Some players look at what is the statistically smartest move for their opponent, and assume thats what they'll do. Others assume their opponent will do the opposite, others flip a coin, others look at past moves from their opponent to look at patterns. Others may have some other method of deciding 50-50 choices that I am unaware of.
This aspect is what makes every game unique, its not like chess or checkers where you can't react to a players moves because the moves happen when your moves do.
Simultaneous turns also means that you can't tell whether or not someone promising a support is lying or not, it means a lot of things, this was just the easiest one to explain.
It is those two differences that makes every diplomacy game unique, not the fact that its like chess in which there is no 'smartest' strategy.
Diplomacy has stalemate lines, and every pro-player, when losing a game, has a clear vision as to which of them are attainable and which are not. I'm not saying stalemate lines are absent from variants, and nor should they be, but its a hard truth that in diplomacy there is such thing as a perfect strategy (the simultaneous turns is more tactics), while in chess there isn't.
Now here is the main reason I disagree that chess is the perfect example for intellectuals; ultimately blankflag is right (I will almost never say this). Chess, experience matters a lot but at the end of the day your just repeating the same game (black vs white) over and over again, looking at different outcomes. There are no do overs in real life and two armies are never employed identically across two battles.
The problem with chess and diplomacy is ultimately you've been in that when your tactics in diplomacy or chess are based mostly on experience (which every good chess player and dip player uses, past experience to help dictate their moves) is unrealistic. There are no other variables which is a problem.
A good strategist would be able to pick up a new variant and come up with a semi-decent strategy for each country, in light that in real life he would come up with multiple situations none of them identical. At the end of the day its a same game, the rules are the same, outcomes in each conflict are determined by the same factors, what changes in the map and therefore what the optimal strategies are.

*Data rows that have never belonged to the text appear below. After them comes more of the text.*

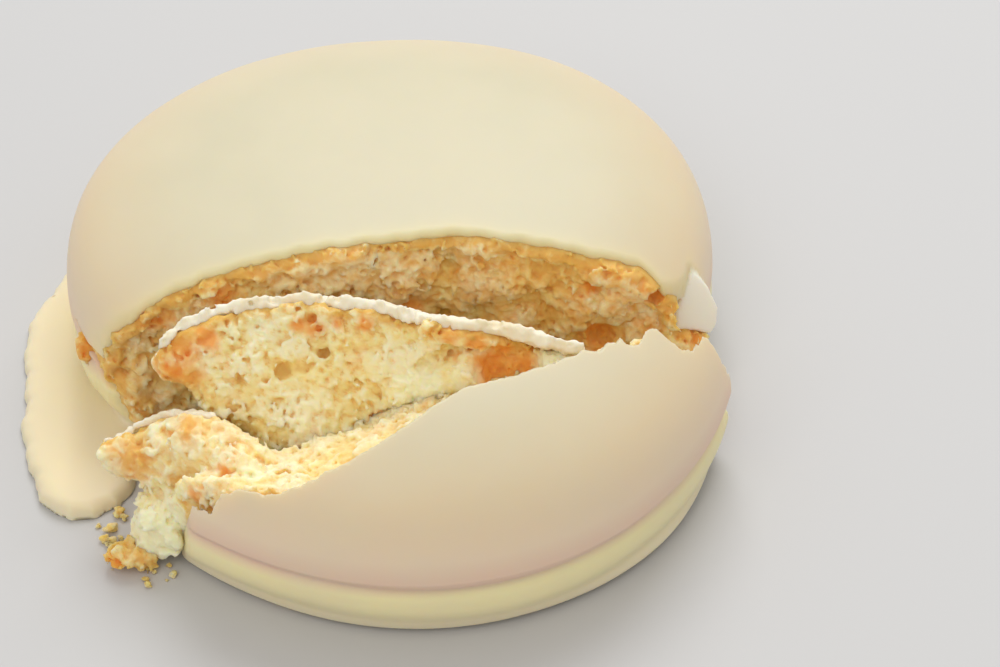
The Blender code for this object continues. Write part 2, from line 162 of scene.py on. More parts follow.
FRONT_PALE = (
    (-25.4, -36.2, 4.6, 5.6), (-14.5, -37.2, 14.6, 2.0), (-8.0, -36.0, 17.5, 1.6), (21.5, -28.6, 22.4, 2.5),
    (25.0, -27.4, 21.8, 2.2),
)  # fmt: skip
FRONT_GOLDEN = ((-28.0, -30.6, 11.6, 3.6), (-21.5, -31.0, 15.5, 2.6), (-23.0, -34.4, 11.0, 2.2))
FRONT_HEAPS = (
    (-26.8, -34.9, 6.2, 1.3), (-8.5, -29.4, 10.4, 1.3), (-5.9, -28.9, 10.6, 1.3), (-3.1, -28.4, 10.9, 1.3),
    (-0.5, -27.6, 11.7, 1.4), (1.9, -27.0, 13.0, 1.8), (4.4, -26.9, 14.0, 1.9), (7.0, -27.0, 15.0, 2.0),
)  # fmt: skip
STRIP_HEAPS = (
    (1.0, -26.0, 15.2, 2.0), (3.6, -25.9, 15.8, 2.2), (6.4, -25.6, 16.4, 2.4), (8.6, -25.4, 17.6, 2.2),
    (10.4, -25.4, 16.4, 2.3), (12.6, -25.6, 16.6, 2.4), (14.8, -26.0, 17.0, 2.3), (16.8, -27.0, 18.4, 2.1),
    (18.8, -27.8, 19.4, 1.8), (12.0, -24.6, 19.2, 1.6), (14.4, -24.8, 18.8, 1.5),
    *row((4.4, -25.2, 23.4), (9.9, -26.0, 22.2), 10, 0.7),
    *row((9.9, -26.0, 22.2), (14.6, -25.4, 19.7), 9, 0.7),
)  # fmt: skip
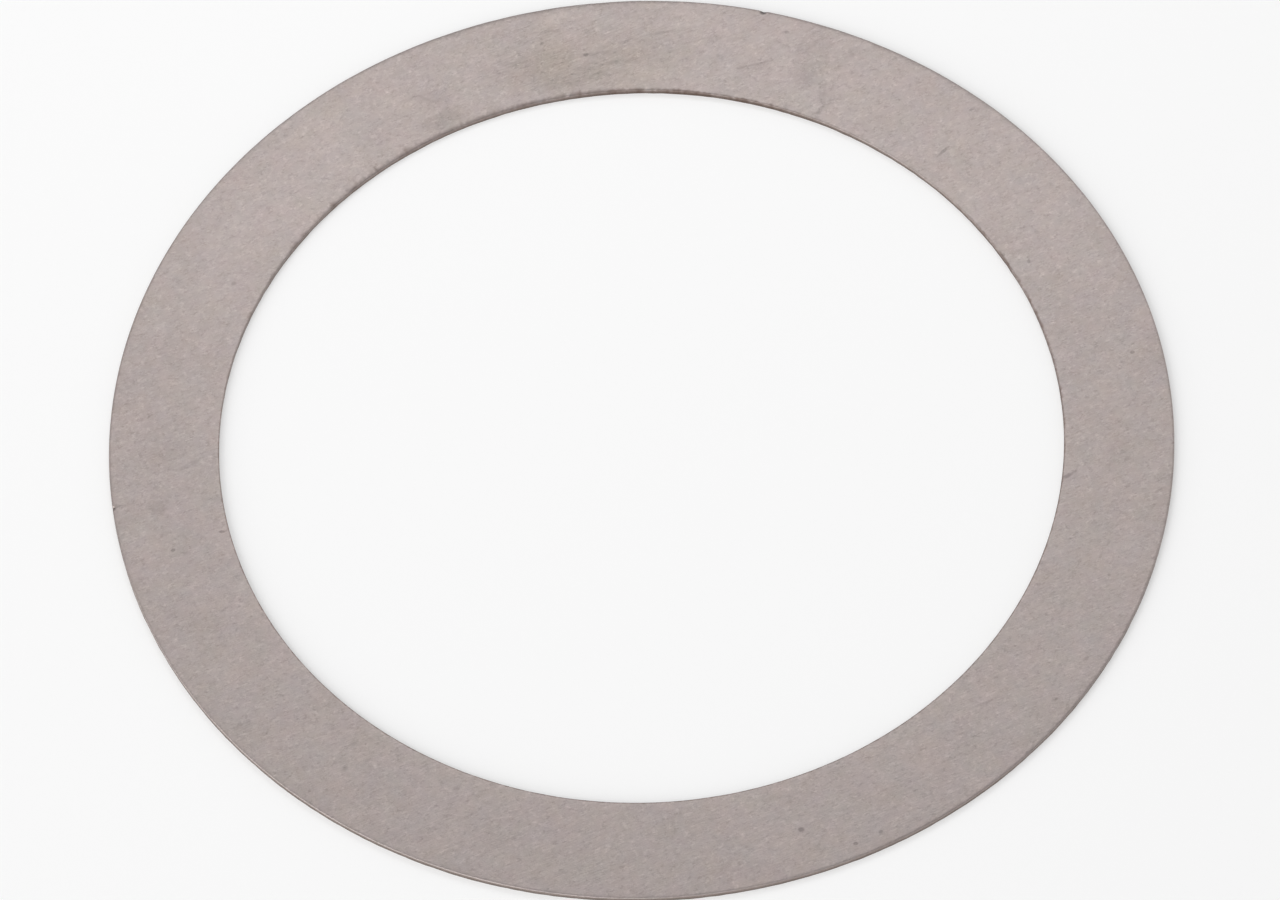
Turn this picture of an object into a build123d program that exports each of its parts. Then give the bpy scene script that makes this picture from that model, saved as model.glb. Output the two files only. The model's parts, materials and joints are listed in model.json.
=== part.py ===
from build123d import *

import os

# A shim ring: one flat ring blanked from cold-rolled steel strip. It slides over a shaft, lies inside
# a housing bore and takes up axial play between two shoulders. The ring lies flat on its burr side.
# Frame: origin at the centre of the lower face, +Z along the ring's axis, towards the roll-over side.
# Units: millimetres.

# Driving dimensions
shaft_diameter = 63.0
housing_diameter = 80.0
strip_gauge = 0.5
bore_clearance = 0.25  # on the diameter, mid-way in the D12 zone
rim_clearance = 0.25  # on the diameter, mid-way in the d12 zone

# Form of a blanked edge, each as a share of the strip's gauge
roll_over_width = 0.42  # how far in from the wall the upper face starts to dip
roll_over_depth = 0.12  # how far the upper corner is drawn down
sheared_land = 0.36  # the straight, burnished part of the wall
die_gap = 0.06  # how far the torn lower part of the wall stands back from the land
deburr_radius = 0.06  # tumbled corner at the foot of the wall

quarter_turn = 90  # degrees

# Worked-out sizes
bore_radius = (shaft_diameter + bore_clearance) / 2
rim_radius = (housing_diameter - rim_clearance) / 2


def blanked_wall():
    """One blanked wall in section, with its land at x = 0 and the sheet at negative x.

    From the foot up: the tumbled corner, the torn slope, the sheared land and the roll-over, which is
    a quarter ellipse that runs out level into the upper face.
    """
    corner = deburr_radius * strip_gauge
    setback = die_gap * strip_gauge
    width = roll_over_width * strip_gauge
    depth = roll_over_depth * strip_gauge
    land_top = strip_gauge - depth
    land_foot = land_top - sheared_land * strip_gauge
    return [
        CenterArc((-setback - corner, corner), corner, -quarter_turn, quarter_turn),
        Line((-setback, corner), (0, land_foot)),
        Line((0, land_foot), (0, land_top)),
        EllipticalCenterArc((-width, land_top), width, depth, start_angle=0, arc_size=quarter_turn),
    ]


def ring_section():
    """The ring's cross-section: x is the radius and y the height above the lower face."""
    rim_wall = [Pos(rim_radius, 0) * edge for edge in blanked_wall()]
    bore_wall = [Pos(bore_radius, 0) * mirror(edge, about=Plane.YZ) for edge in blanked_wall()]
    foot = (deburr_radius + die_gap) * strip_gauge
    brow = roll_over_width * strip_gauge
    lower_face = Line((bore_radius + foot, 0), (rim_radius - foot, 0))
    upper_face = Line((bore_radius + brow, strip_gauge), (rim_radius - brow, strip_gauge))
    return make_face(Curve() + rim_wall + bore_wall + [lower_face, upper_face])


def shim_ring():
    """The section turned once about the ring's axis."""
    return revolve(Plane.XZ * ring_section(), axis=Axis.Z)


os.makedirs("parts", exist_ok=True)
export_step(shim_ring(), "parts/shim_ring.step")
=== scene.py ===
import json
import math

import bpy
import numpy as np
from mathutils import Matrix, Vector


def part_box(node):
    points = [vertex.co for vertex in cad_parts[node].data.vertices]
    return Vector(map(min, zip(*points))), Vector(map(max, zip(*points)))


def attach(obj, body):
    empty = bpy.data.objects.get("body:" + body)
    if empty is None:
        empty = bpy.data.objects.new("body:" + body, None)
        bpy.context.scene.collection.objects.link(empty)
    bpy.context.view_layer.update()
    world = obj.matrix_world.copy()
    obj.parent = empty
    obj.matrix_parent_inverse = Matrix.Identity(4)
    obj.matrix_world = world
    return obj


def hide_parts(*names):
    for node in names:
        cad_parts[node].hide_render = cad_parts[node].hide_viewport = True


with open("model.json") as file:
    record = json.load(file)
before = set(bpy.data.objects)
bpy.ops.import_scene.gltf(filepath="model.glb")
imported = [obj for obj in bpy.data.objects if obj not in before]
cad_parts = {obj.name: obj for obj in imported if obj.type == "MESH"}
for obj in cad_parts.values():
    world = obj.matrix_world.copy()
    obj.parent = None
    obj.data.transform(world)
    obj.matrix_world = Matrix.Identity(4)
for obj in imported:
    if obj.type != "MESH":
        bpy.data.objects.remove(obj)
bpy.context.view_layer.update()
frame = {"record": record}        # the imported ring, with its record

# A shim ring blanked from steel strip, lying flat on a pale floor.
# The ring is one surface, worked out on a grid of angle by section, with its blanked edges in full:
# rolled-over corner, burnished land, torn slope and tumbled foot. Lengths are in metres.
# Angles are in degrees, from +X towards +Y.

MM = 0.001

# ---- Sizes from the frame ----
ring_low, ring_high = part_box("shim_ring")
gauge = ring_high.z - ring_low.z
mount_radius = {m["name"]: m["dims"]["r_mm"] * MM for m in frame["record"]["mounts"] if "r_mm" in m["dims"]}
bore_radius = mount_radius["shaft_bore"]
rim_radius = mount_radius["housing_rim"]

# ---- Form of a blanked edge, each as a share of the gauge ----
roll_over_width = 0.42
roll_over_depth = 0.12
sheared_land = 0.36
die_gap = 0.06
deburr_radius = 0.06
tear_roughness = 0.008

# ---- Unevenness of the edges: how far each size wavers, as a share of itself or, for the tear line, of
# the gauge, and the shortest and longest waves of that wavering round the ring ----
roll_width_waver, roll_width_waves = 0.20, (0.35 * MM, 3 * MM)
roll_depth_waver, roll_depth_waves = 0.10, (2 * MM, 40 * MM)
die_gap_waver, die_gap_waves = 0.25, (1 * MM, 20 * MM)
tear_line_waver, tear_line_waves = 0.05, (0.6 * MM, 12 * MM)
tear_waves = (0.4 * MM, 2 * MM)
soft_waver = 0.30
rim_seed, bore_seed, bore_shade_seed, tear_seed_step = 20, 60, 90, 10

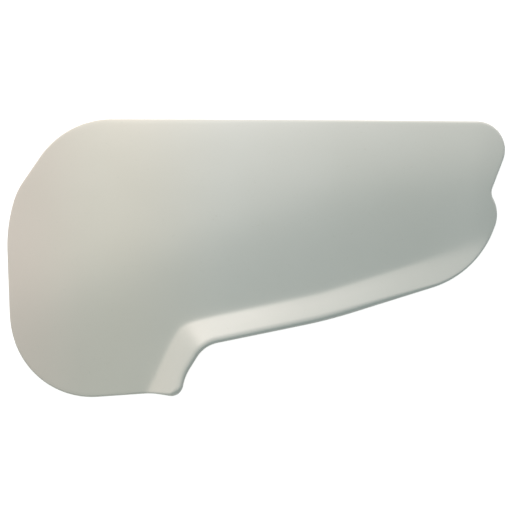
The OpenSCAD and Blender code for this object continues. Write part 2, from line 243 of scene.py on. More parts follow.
def face(x, y):
    """Height of the outer face over the rim plane: the crown's depth, less a parabola along the
    width, a hyperbola across the ridge, an arc below the top edge and parabolas at both ends,
    plus the flare."""
    w = y - ridge_y(x)
    across = (UPPER_FALL - LOWER_FALL) / 2 * w
    across = across + (UPPER_FALL + LOWER_FALL) / 2 * (np.sqrt(w * w + RIDGE_SOFT ** 2) - RIDGE_SOFT)
    u = ROLL_ARC * np.clip((y - TOP_Y) / ROLL_W + 1, 0, 1)
    roll = ROLL_DROP * (1 - np.sqrt(1 - u * u)) / (1 - math.sqrt(1 - ROLL_ARC ** 2))
    outer = np.maximum(0, LEFT_X + OUTER_ROLL_W - x) / OUTER_ROLL_W
    inner = np.maximum(0, x - RIGHT_X + INNER_ROLL_W) / INNER_ROLL_W
    bow = ((x + CROWN_SHIFT) / RIGHT_X) ** 2
    return (COVER_D - BOW_DROP * bow - across - roll - OUTER_ROLL_DROP * outer ** 2
            - INNER_ROLL_DROP * inner ** 2 + flare(x, y))


def skin(x, y, share=1.0):
    """Height of the surface that lies a share of the wall behind the outer face: the wall is
    measured square to the face, so it is longer upright where the face slopes. The slopes are
    the face's rise over a short way in x and in y."""
    way = 0.2
    f = face(x, y)
    slope_x = (face(x + way, y) - f) / way
    slope_y = (face(x, y + way) - f) / way
    return f - share * WALL * np.sqrt(1 + slope_x * slope_x + slope_y * slope_y)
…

Like in second time I played as Harold in a gunboat of the 1066 variant, I chose too rather then counter Haralds army in York, convoy my armies into Normandy. I banked on the fact that I could conquer Normandy before Harald could conquer England. This was a fog of war variant, so I relied on the fact that Harald would have no idea I had only 1 unit on the isle. That strategy had never been tried before, and I had no idea whether or not it would work, I just knew that if I fought Harald in the North, William would land armies in the South and either I would lose to William or fight a war on 2 fronts.
Like playing Known World 901, and in light of the Russian-Spanish-Denmark-French alliance that had all the map except for Asia, trying to find stalemate lines on your own, rather then rely on past experience to know them. Then, realizing no such line exists, you try to convince France (who is entering all holds at this point waiting for a 4-way draw) to stab Russia by convincing him you have a line that doesn't exist, and again, him believing you due to lack of experience.
Like in playing Africa for the first time, explaining to Nigeria why Morocco has the strongest starting position and you need to work together to stop him. (Morocco now has more solos then all the other countries combined on that set up, btw)
The advantage of playing variants is that you can't completely rely on experience, you have to be able to adapt your strategy, find the advantages and disadvantages of your country and conduct your opening diplomacy and moves based on what you think will work, not based on knowing it will work, which is what you see in Diplomacy.
This is why I enjoy variants, it adds a new variable that keeps us on our feet, since we have to analyze the game without fully knowing potential outcomes.